═══ Records for the task
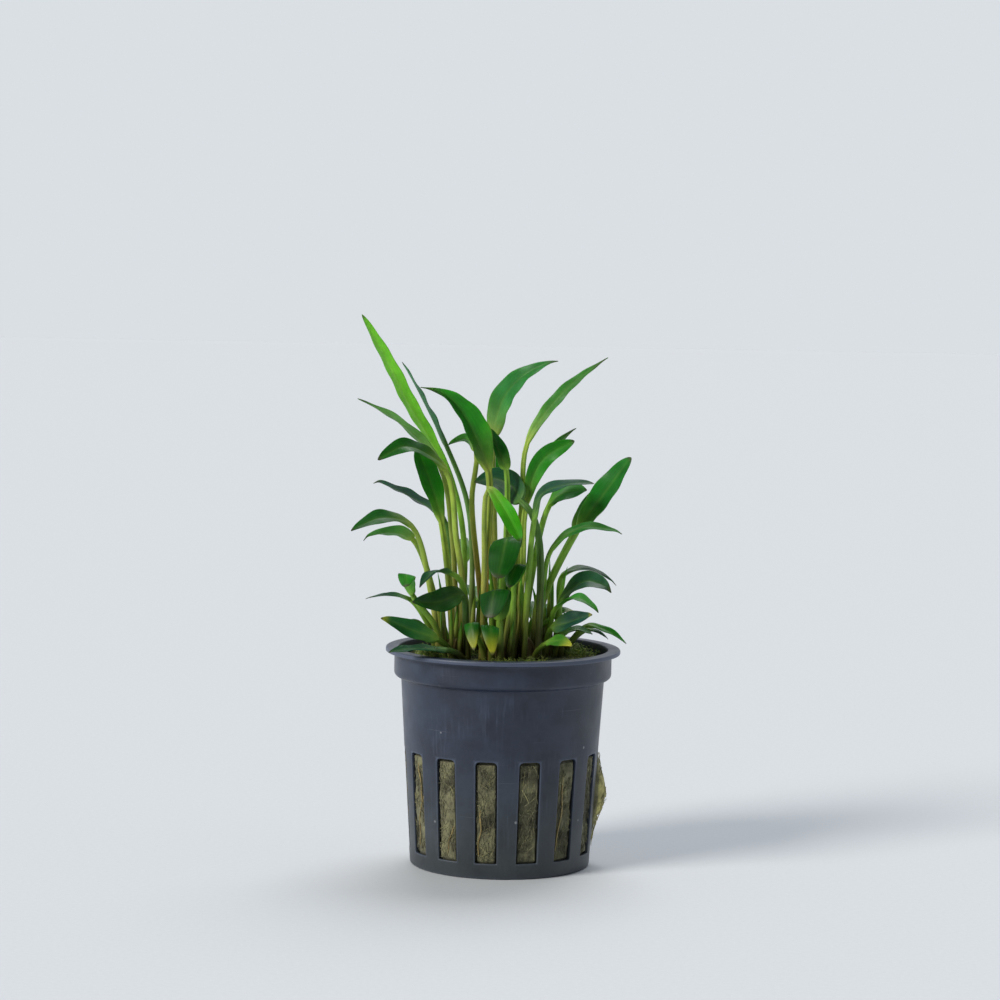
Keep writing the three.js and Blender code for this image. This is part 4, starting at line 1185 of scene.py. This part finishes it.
# The far right plantlet spreads low over the rim
grow(
    "far_right",
    leaf("rim_right_small", "dusk", 22, dict(width=2, roll=10),
         (19.5, 9, 53.3), (22, 10, 52.8), (24.5, 10, 51.2)),
    leaf("right_thin", "dusk", 55, dict(width=4, roll=5, hook=0.8),
         (13.5, 8, 66), (19.5, 8, 67.8), (26, 7, 64.5)),
    leaf("right_low_olive", "deep", 175, dict(width=3.5, roll=20, turning=0.6, through=[(7.3, 4.4, 53)]),
         (11.5, 4.7, 56.6), (14, 4.2, 58.3), (17, 3.7, 57.7)),
    leaf("right_lower_arch", "fresh", 258, dict(width=3.4, roll=20, swell=0.85, hook=0.8),
         (12, -4.5, 60), (16.5, -7, 62.7), (21.5, -9, 60)),
    leaf("right_lowest", "deep", 290, dict(width=3.5, roll=20),
         (13, -1.5, 53), (16.5, -1.5, 54.7), (20.5, -1, 53.7)),
    leaf("right_middle", "dusk", 322,
         dict(width=6, roll=45, swell=0.85, dry=0.1, hook=1.4, greens=("#1a4c30", "#2c6442")),
         (13, 1, 60.5), (18.5, -1.5, 66), (24.5, -4, 64.5)),
    leaf("rim_right", "fresh", 352, dict(width=2.2, roll=20),
         (19.5, 3, 55), (24, 3, 54), (28.5, 4, 51)),
)


# Young leaves, still rolled into slender spikes, stand close between the stalks on each crown:
# yellow green and fleshy, brown at the foot, each curving a little outwards. Their skin is that of
# the fresh leaves.
spikes_each = 9
spike_steps, spike_sides = 16, 10
spike_colours = (foot_colour, "#94a04a", "#7cae3c", "#3f8a24")
spike_marks = (0.1, 0.45, 0.7, 1)
draw = np.random.default_rng(17)
middles = np.repeat(list(crown_places.values()), spikes_each, axis=0)
spike_count = len(middles)
bearing = draw.uniform(0, 2 * math.pi, (spike_count, 1))
start = draw.uniform(0.8, 3.1, (spike_count, 1))
tall = draw.uniform(6, 22, (spike_count, 1))
t = np.linspace(0, 1, spike_steps)[None]
leant = draw.uniform(0.02, 0.16, (spike_count, 1)) * t
curved = draw.uniform(0, 0.1, (spike_count, 1)) * t**3
reach = start + tall * (leant + curved)
paths = np.stack([
    middles[:, :1] + reach * np.cos(bearing),
    middles[:, 1:] + reach * np.sin(bearing),
    ground_z + tall * t,
], -1)
radii = draw.uniform(0.36, 0.6, (spike_count, 1)) * (1 + 0.25 * np.sin(math.pi * t)) * (1 - 0.93 * t**5)
points, faces = thin_tubes(paths, radii, spike_sides)

# The colour runs through the four colours at their marks, from the foot to the tip
t = np.concatenate([[0], t[0], [1]])[None, :, None]
t = np.broadcast_to(t, (spike_count, spike_steps + 2, spike_sides))
colours = np.array([linear(code)[:3] for code in spike_colours])
tint = np.stack([np.interp(t, spike_marks, colours[:, k]) for k in range(3)], -1)
tint = tint * draw.uniform(0.75, 1.1, (spike_count, 1, 1, 1))
tint = np.concatenate([tint, 1 + 0 * tint[..., :1]], -1)
leaf_place = np.stack([0.1 + 0 * t, t * tall[:, :, None], 0 * t], -1)
spikes = new_piece(
    "young_leaves", points, faces, leaf_materials["fresh"],
    {"tint": tint.reshape(-1, 4), "leaf_place": leaf_place.reshape(-1, 3)},
)


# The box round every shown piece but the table
low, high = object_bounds()
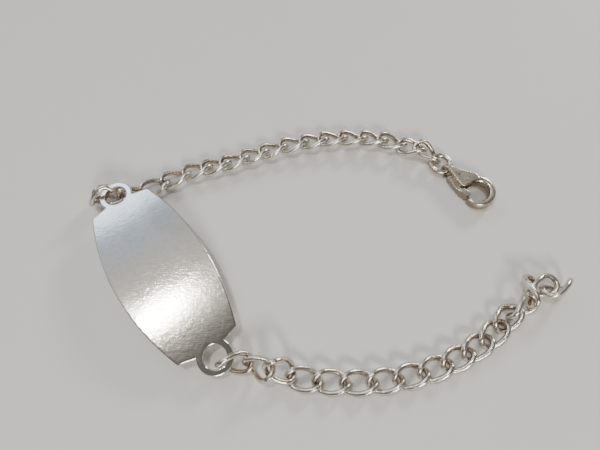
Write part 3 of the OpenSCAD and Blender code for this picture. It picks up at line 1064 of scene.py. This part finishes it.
══════
**Brief:**
Beginning at the line where "# The box round every shown piece but the table" appears, extract each line through the end of the data above; keep them exact and include nothing else.

**Task output:**
# The box round every shown piece but the table
low, high = object_bounds()
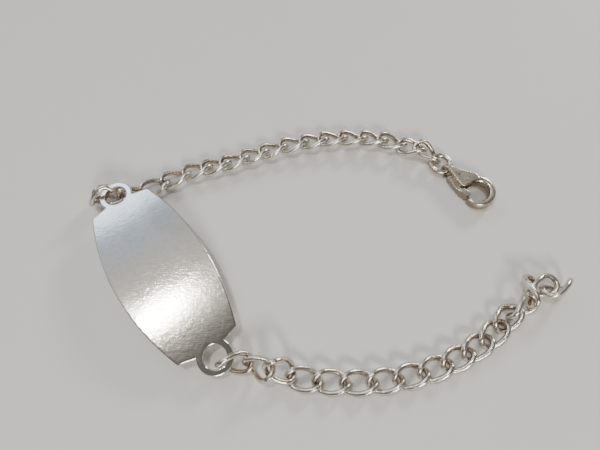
Write part 3 of the OpenSCAD and Blender code for this picture. It picks up at line 1064 of scene.py. This part finishes it.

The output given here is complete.